Thank you for your kind comments on my post about my popo. I just feel, I cannot receive so much from her and not let the world know.

And you know, the funny thing is, she will never think she needs to be thanked for. I have heard her tell people several times about me– “What a hard life. She did not grow up with proper parents.” But she did not understand, it might have been worse for me had I grew up with my parents, with all the arguments, money woes, fights. She also did not realize that my arrival in her house had created more work for her. Seven years after she gave birth to her last child, she once again had to get up in the middle of the night; once again had to change and wash diapers (I don’t think disposables were “invented” then? I am not sure.); she had one more mouth to feed and one more child to worry over.

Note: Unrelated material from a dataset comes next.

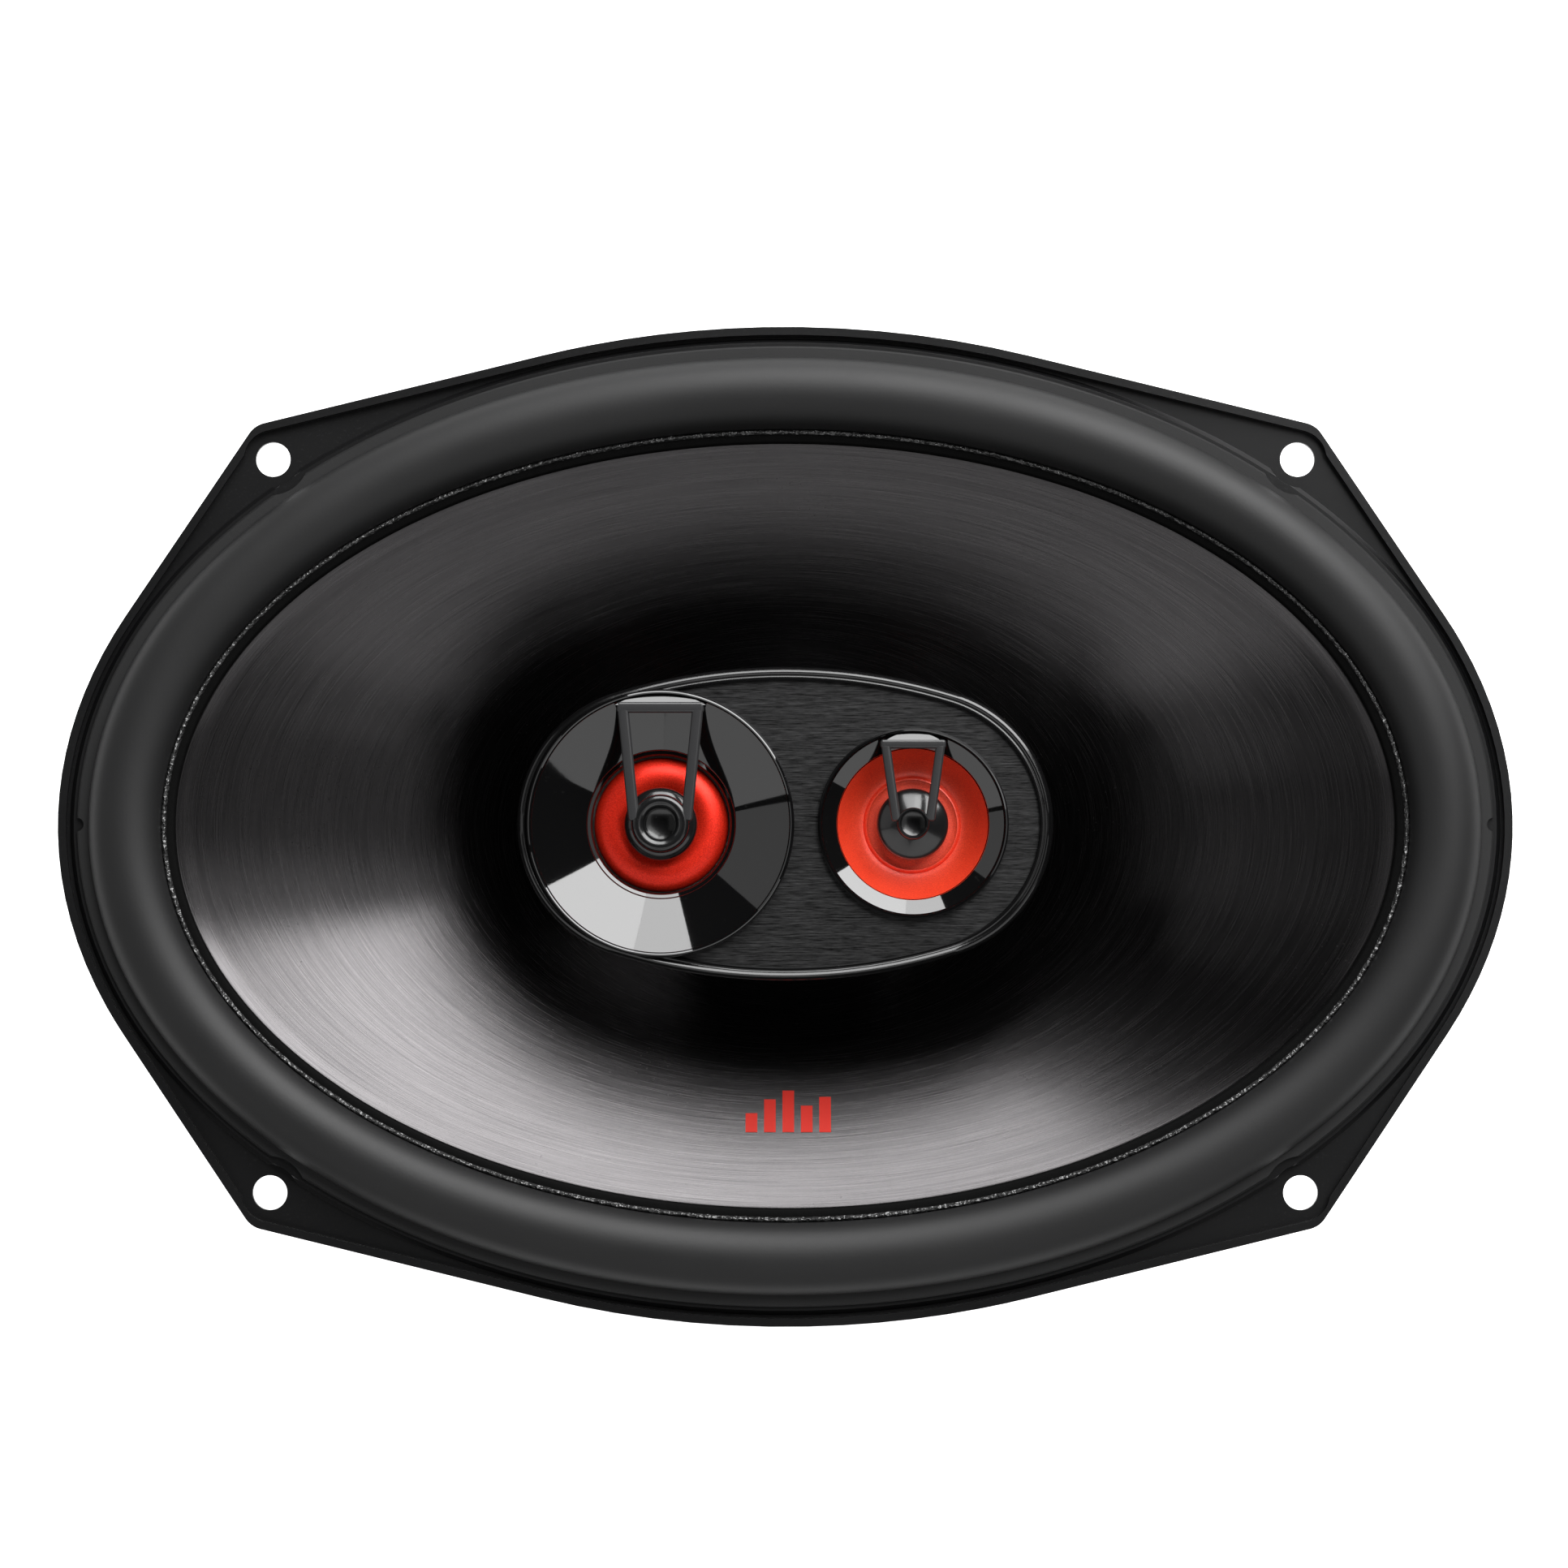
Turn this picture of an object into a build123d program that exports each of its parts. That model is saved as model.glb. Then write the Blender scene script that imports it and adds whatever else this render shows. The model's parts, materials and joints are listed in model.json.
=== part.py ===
from build123d import *
from math import acos, atan2, cos, degrees, pi, radians, sin, sqrt, tan
import os

# Three-way coaxial car speaker, 6 x 9 inch oval, built as separate pieces.
# +Z points out of the cone. The origin is the centre of the mounting plane, which is the
# rear face of the basket's flange. X runs along the long side. Millimetres throughout.

# ---------------------------------------------------------------- driving sizes
# basket
frame_length = 235.0
frame_width = 161.6
mounting_depth = 80.0           # mounting plane to the back of the boot
sheet = 1.2                     # pressed steel thickness
rim_width = 1.3                 # raised rim round the whole outline
rim_top = 2.6
rim_gap = 0.5                   # rim to the foot of the oval step
step_slope = 0.8                # horizontal run of the step's wall
step_top = 2.6
bolt_hole_radius = 2.8
bolt_hole_angle = 45.5          # eccentric angle of the bolt holes on the step's foot
bolt_hole_offset = 3.6          # foot of the step to the hole's centre
ear_margin_x = 2.9              # bolt hole to the ear's corner
ear_margin_y = 5.4
ear_corner_radius = 4.0
step_notch_radius = 4.6         # washer relief in the step
wall_inset = 7.8                # outline to the bowl's outer wall
wall_depth = 12.0               # depth of the steep band below the flange
wall_draft = 1.5
shoulder_drop = 3.0
shoulder_run = 2.5
leg_width = 15.0
window_corner = 5.0
window_margin = 2.0             # steel kept above and below each window
bead_radius = 2.6               # pressed stiffening bead on each leg
floor_side = 1.6                # taper of the motor pan's wall
ledge_margin = 2.4              # flat steel past the spider's edge
bend_run = 2.0                  # length of steel taken up by each pressed bend
pan_depth = 8.8                 # spider ledge to the motor pan's floor
rivet_shank_radius = 2.2
rivet_head_radius = 3.8
rivet_head_height = 1.3

# suspension
flange_inset = 0.6              # step's top edge to the surround's edge
surround_flange = 1.9
surround_notch_radius = 6.0
rubber = 0.8
roll_width = 11.7
roll_height = 5.2
roll_crest_flat = 0.6
glue_width = 2.5                # roll to the cone's own edge
spider_outer_radius = 51.0
spider_thickness = 0.5
spider_wave = 1.2               # corrugation amplitude
spider_waves = 6
spider_rim = 3.6

# cone and voice coil
cone_depth = 35.6
cone_wall = 0.9
cone_lip = 1.9
cone_flare = 1.3                # above 1 the wall steepens towards the neck
coil_inner_radius = 18.0        # outside of the former, inside of the winding
former_wall = 0.4
winding_thickness = 0.7
winding_height = 16.0
former_above_neck = 3.0
eyelet_radius = 1.8
eyelet_height = 2.6
eyelet_spacing = 18.0
eyelet_reach = 24.0             # cone axis to the eyelets, along the short side

# motor
pole_gap = 0.4                  # pole to former
bore_gap = 0.6                  # winding to top plate
top_plate_thickness = 6.0
plate_radius = 44.0
magnet_radius = 46.0
magnet_thickness = 17.0
magnet_bore_gap = 4.7           # top plate's bore to the magnet's bore
back_plate_thickness = 6.0
pole_rise = 0.5
boot_wall = 3.3
boot_back = 3.0
boot_clearance = 0.2
boot_cover_top = 2.0            # how far the boot reaches past the magnet's front face
boot_opening_radius = 14.0
boot_foot_chamfer = 1.0
nut_recess_radius = 13.0
nut_recess_depth = 3.0

# pod, its stem and wires
pod_half_length = 43.0
pod_half_width = 25.2
pod_end_radius = 22.0
pod_front = 9.2                 # rim of the pod above the mounting plane
pod_depth = 18.2
pod_wall = 1.8
pod_rim = 2.2
plate_recess = 1.2              # rim to face plate
plate_thickness = 1.6
fit_gap = 0.15
stem_radius = 9.0
stem_bore_radius = 3.6
stem_shank_radius = 6.0
stem_flange_radius = 12.0
stem_flange_thickness = 2.0
stem_screw_radius = 1.5
washer_thickness = 0.6
nut_thickness = 2.0
nut_across_flats = 17.0
wire_radius = 0.65
wire_pitch = 1.5
lead_radius = 0.8               # braided lead
capacitor_radius = 5.0
capacitor_length = 16.0
capacitor_angle = 70.0          # from +X round to the capacitors
pin_length = 1.6

# drivers in the pod
midrange_offset = 1.0           # pod's left end to the edge of the midrange bezel
midrange_bezel_radius = 22.0
tweeter_offset = 7.0            # pod's right end to the edge of the tweeter bezel
tweeter_bezel_radius = 15.5
bridge_seat = 1.2               # above the face plate
tweeter_bridge_seat = 0.7
bridge_thickness = 0.85

# terminals
board_width = 32.0
board_height = 18.0
board_thickness = 2.0
board_inset = 2.0               # bowl wall to the tab that carries the board
tab_width = 28.0
tab_height = 22.0
blade_spacing = 16.0
blade_thickness = 0.8
positive_blade_width = 6.3
negative_blade_width = 4.8
blade_reach = 9.0               # past the board's lower edge
lug_spacing = 22.0
lug_radius = 1.6
lug_tail = 2.2                  # rivet past the tab's inner face

# ---------------------------------------------------------------- derived places
half_length = frame_length / 2
half_width = frame_width / 2


def inset(amount):
    """Semi-axes of the oval that lies this far inside the frame's oval."""
    return half_length - amount, half_width - amount


step_foot = inset(rim_width + rim_gap)
step_edge = inset(rim_width + rim_gap + step_slope)
surround_inset = rim_width + rim_gap + step_slope + flange_inset
surround_edge = inset(surround_inset)
roll_middle = inset(surround_inset + surround_flange + roll_width / 2)
cone_edge = inset(surround_inset + surround_flange + roll_width + glue_width)
bowl_outer = inset(wall_inset)
bowl_inner = inset(wall_inset + sheet)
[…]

But “trouble” never crossed her mind.

I thank her, and I thank her children, my aunts and my uncles, who took care of me, who made space for me.

I thank the Internet, I thank all my friends- IRL and virtual, for your presence; for walking along; for sharing your thoughts; for your words, here and on your own blogs. I thank you for knowing, and not pretending to know. This, here, is my little world where I escape to, for comfort, laughs and sighs.

Thank you for thinking of me as I walk towards July 29. I so appreciate that. I am bolstered with strength, comforted, and buoyed, by you all; you have no idea. I can even sleep through that day with peace, with what you have said to me. It seems that is what I need. Just quiet and stillness. Thank you. And know that you are always in my thoughts too.